Problem statement :: Set down all of the data exactly as it appears.

Data ::
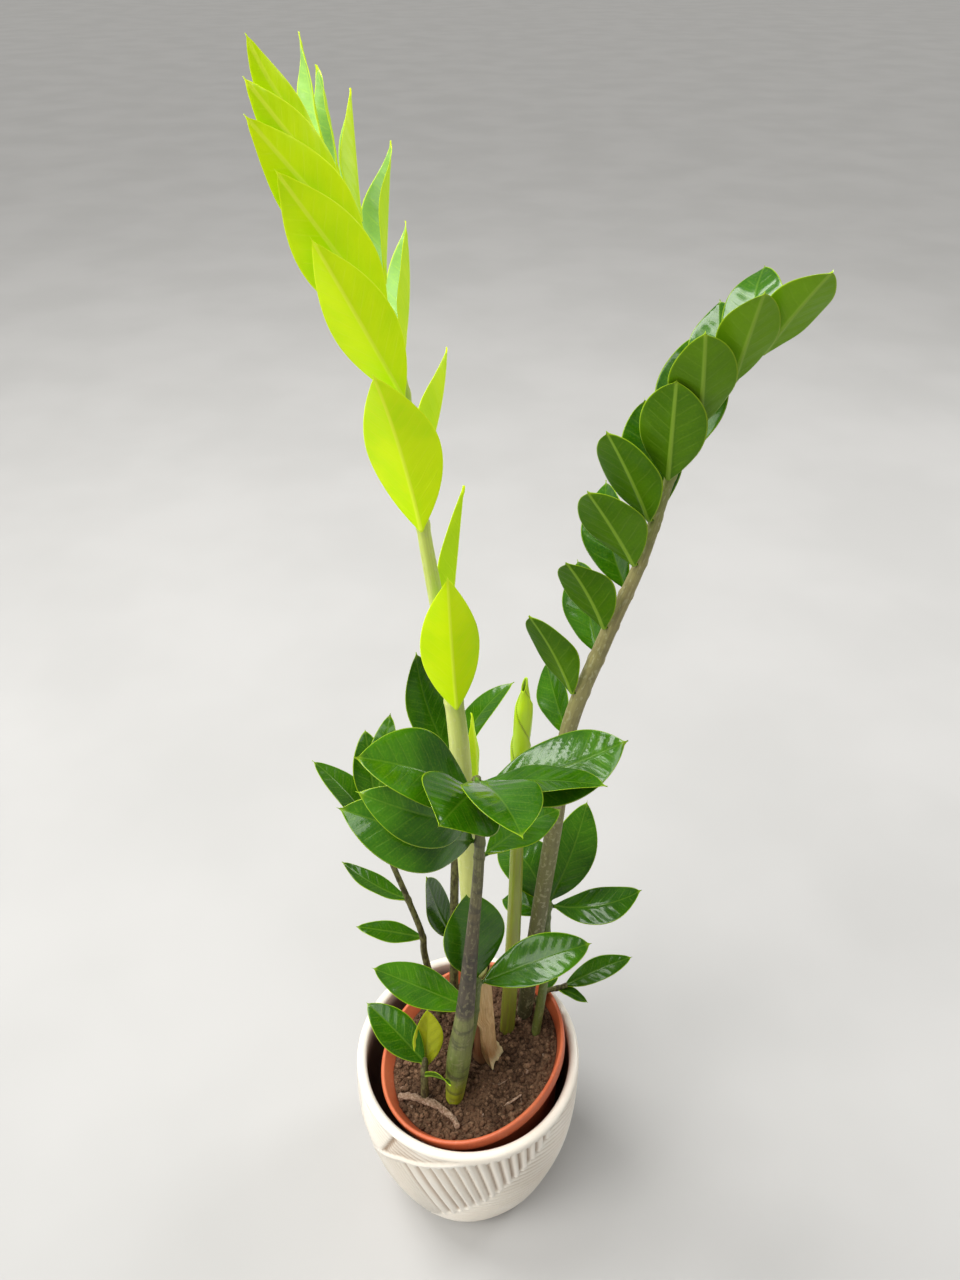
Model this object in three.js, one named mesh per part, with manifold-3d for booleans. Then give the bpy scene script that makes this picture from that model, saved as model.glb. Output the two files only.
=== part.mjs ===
// A potted ZZ plant (Zamioculcas zamiifolia): a nursery pot that sits askew in a glazed cachepot.
// Millimetres, +Z up. The origin is the centre of the cachepot's underside, +X is to the plant's
// right and -Y is its front. The comments call each upright rachis a stalk and its parts leaflets.
import * as THREE from "three";
import { mergeVertices } from "three/addons/utils/BufferGeometryUtils.js";
import Module from "manifold-3d";

const wasm = await Module();
wasm.setup();

// ---------------------------------------------------------------- driving dimensions
const GAP = 0.4; // left between neighbours that touch on the real plant
const CLEAR = 0.3; // a leaflet that would press into a neighbour is cut back by this much

const CACHEPOT = { height: 125, wall: 6.3, floor: 8, floor_radius: 46, lip: 3, sides: 48 };
const CACHEPOT_OUTSIDE = [
  // radius, height
  [50, 0],
  [54.5, 6],
  [61.5, 25],
  [68, 52],
  [71.3, 84],
  [71.2, 108],
  [70.6, 122],
];

const NURSERY_POT = {
  rim_radius: 60,
  foot_radius: 38.4,
  height: 92,
  wall: 1.4,
  band: 9, // the turned-over rim stands this tall
  band_out: 2.6, // and this far off the wall
  sides: 48,
};
const NURSERY_AT = new THREE.Vector3(2.4, -0.3, 127.3); // the middle of its rim
const LEAN = THREE.MathUtils.degToRad(12); // its right side is up
const OVAL = 0.038; // the thin rim is this much out of round
const OVAL_TURN = THREE.MathUtils.degToRad(53);

const SOIL = { below_rim: 9.5, socket: 36, mound: 2.5, depth: 70, clear: 0.7 };
const PLANTED = 0.6; // the sockets in the soil are this much wider than the stalks

const BLADE = { middle: 1.2, edge: 0.7, stub: 2.2 }; // leaflet thicknesses, and its stub's width
const HANG = 0.8; // how far a leaflet joins its stalk by the back of its stub, not by its end
const STALK_SIDES = 8;

// Where a leaflet is widest, as a share of its length, and how blunt its outline is.
const YOUNG = { widest: 0.42, blunt: 0.9 };
const GROWN = { widest: 0.5, blunt: 0.7 };
const ROUND = { widest: 0.55, blunt: 0.62 };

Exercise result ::
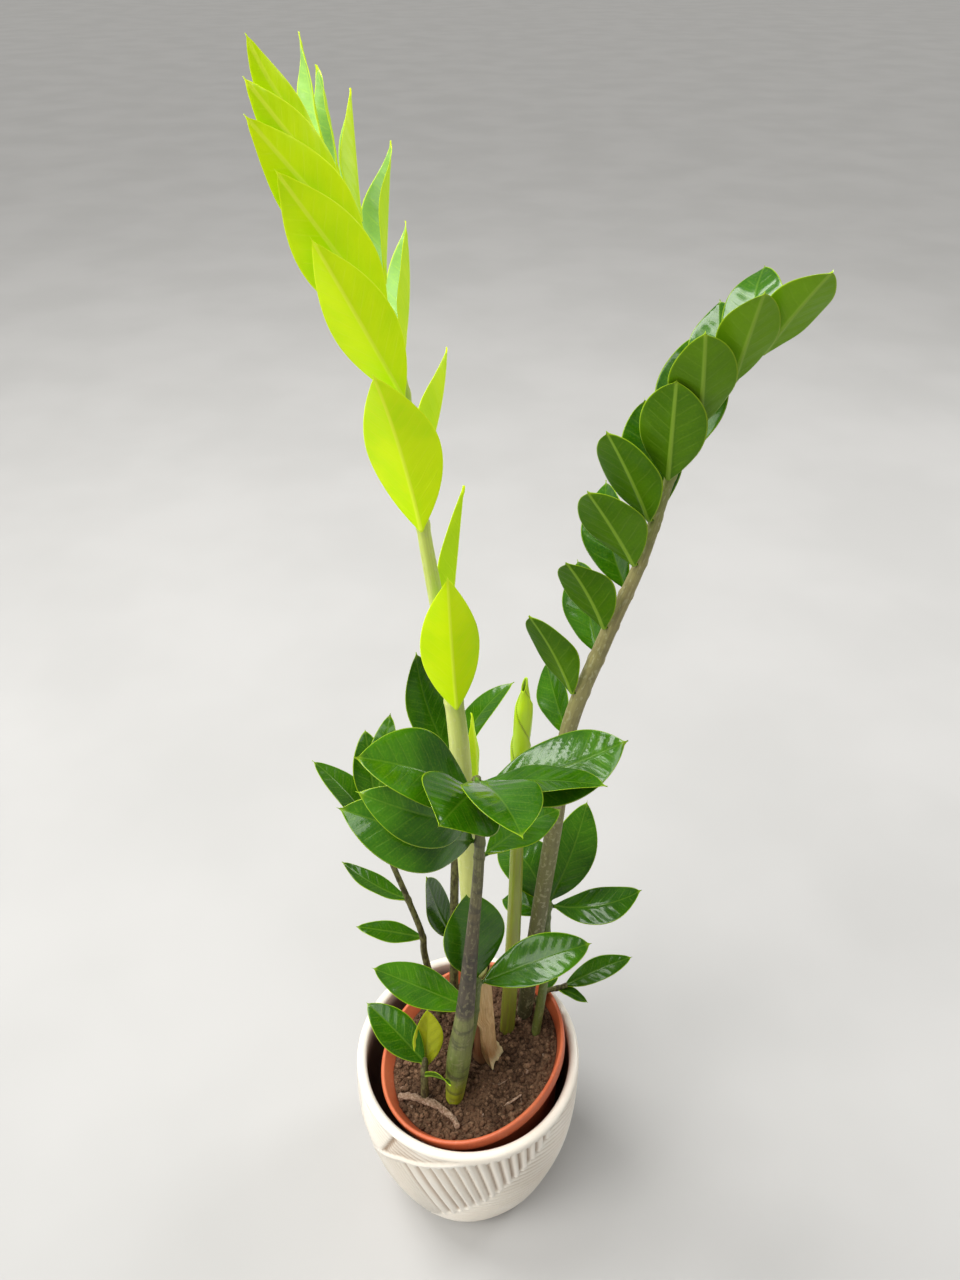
Model this object in three.js, one named mesh per part, with manifold-3d for booleans. Then give the bpy scene script that makes this picture from that model, saved as model.glb. Output the two files only.
=== part.mjs ===
// A potted ZZ plant (Zamioculcas zamiifolia): a nursery pot that sits askew in a glazed cachepot.
// Millimetres, +Z up. The origin is the centre of the cachepot's underside, +X is to the plant's
// right and -Y is its front. The comments call each upright rachis a stalk and its parts leaflets.
import * as THREE from "three";
import { mergeVertices } from "three/addons/utils/BufferGeometryUtils.js";
import Module from "manifold-3d";

const wasm = await Module();
wasm.setup();

// ---------------------------------------------------------------- driving dimensions
const GAP = 0.4; // left between neighbours that touch on the real plant
const CLEAR = 0.3; // a leaflet that would press into a neighbour is cut back by this much

const CACHEPOT = { height: 125, wall: 6.3, floor: 8, floor_radius: 46, lip: 3, sides: 48 };
const CACHEPOT_OUTSIDE = [
  // radius, height
  [50, 0],
  [54.5, 6],
  [61.5, 25],
  [68, 52],
  [71.3, 84],
  [71.2, 108],
  [70.6, 122],
];

const NURSERY_POT = {
  rim_radius: 60,
  foot_radius: 38.4,
  height: 92,
  wall: 1.4,
  band: 9, // the turned-over rim stands this tall
  band_out: 2.6, // and this far off the wall
  sides: 48,
};
const NURSERY_AT = new THREE.Vector3(2.4, -0.3, 127.3); // the middle of its rim
const LEAN = THREE.MathUtils.degToRad(12); // its right side is up
const OVAL = 0.038; // the thin rim is this much out of round
const OVAL_TURN = THREE.MathUtils.degToRad(53);

const SOIL = { below_rim: 9.5, socket: 36, mound: 2.5, depth: 70, clear: 0.7 };
const PLANTED = 0.6; // the sockets in the soil are this much wider than the stalks

const BLADE = { middle: 1.2, edge: 0.7, stub: 2.2 }; // leaflet thicknesses, and its stub's width
const HANG = 0.8; // how far a leaflet joins its stalk by the back of its stub, not by its end
const STALK_SIDES = 8;

// Where a leaflet is widest, as a share of its length, and how blunt its outline is.
const YOUNG = { widest: 0.42, blunt: 0.9 };
const GROWN = { widest: 0.5, blunt: 0.7 };
const ROUND = { widest: 0.55, blunt: 0.62 };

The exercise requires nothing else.